Strabon, Pays Masaesyle, instabilité des richesses et des fortunes, v. 15 n-è

Comme point remarquable sur cette côte, je signalerai l’ancienne ville de Iôl, rebâtie par Juba, le père de Ptolémée, qui changea son nom en celui de Césarée. J’ajouterai que cette ville possède un port et qu’il y a une petite île juste en avant de ce port. Entre Césarée, maintenant, et le promontoire Trêtum s’ouvre un autre port très spacieux, connu sous le nom de Saldas.

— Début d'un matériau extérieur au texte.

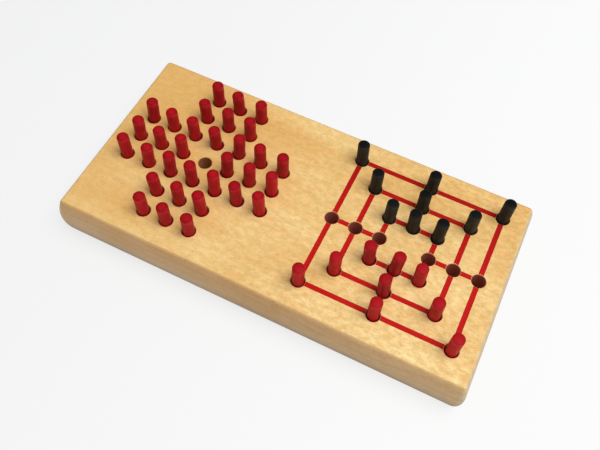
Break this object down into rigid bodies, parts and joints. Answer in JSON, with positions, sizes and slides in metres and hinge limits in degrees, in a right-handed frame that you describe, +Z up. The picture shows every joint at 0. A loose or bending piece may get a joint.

C’est là que vient tomber [actuellement] la limite entre le royaume de Juba et la province romaine : je dis actuellement, car la division intérieure du pays a subi de fréquents remaniements, tant à cause du grand nombre de tribus qui y habitent côte à côte, que parce que les Romains, suivant qu’ils étaient amis ou ennemis de ces tribus, ôtaient souvent aux unes pour donner aux autres, et cela sans s’astreindre à aucune règle fixe. Il fut un temps où la partie du pays contiguë à la Maurusie fournissait plus d’argent et de soldats, mais aujourd’hui les cantons qui confinent à la frontière carthaginoise et au territoire des Masyliaei sont comparativement plus florissants et mieux pourvus de toute chose, bien qu’ils aient eu beaucoup à souffrir, des guerres puniques d’abord, puis de la guerre contre Jugurtha, lorsque ce prince, en assiégeant Adarbal dans Ityque et en mettant à mort cet ami des Romains, déchaîna sur le pays de sanglantes représailles, prélude d’une série d’autres guerres qui ont duré sans interruption, pour ainsi dire, jusqu’à cette dernière guerre du divin César contre Scipion, dans laquelle périt Juba. La ruine des chefs avait entraîné naturellement celle de leurs principales places d’armes, Tisiaüs, Uata, Thala, Capsa le trésor de Jugurtha, Zama et Zincha, et celle des différentes localités qui figurèrent dans la campagne de César contre Scipion. On sait que, vainqueur une première fois de Scipion près de Ruspinum, César le battit encore à Uzita, à Thapsus, tant sur les bords du lac qui avoisine cette ville que sur les bords de l’étang des Salines (plus près par conséquent des deux villes libres de Zella et d’Acholla) ; qu’il enleva en outre de vive force l’île de [Cercinna] et la petite place de Théna, située sur le bord même de la mer. Or, de ces différentes localités les unes ont complètement disparu, les autres sont restées debout, mais à moitié détruites. Quant à [Taphrura], elle a été brûlée par les cavaliers de Scipion.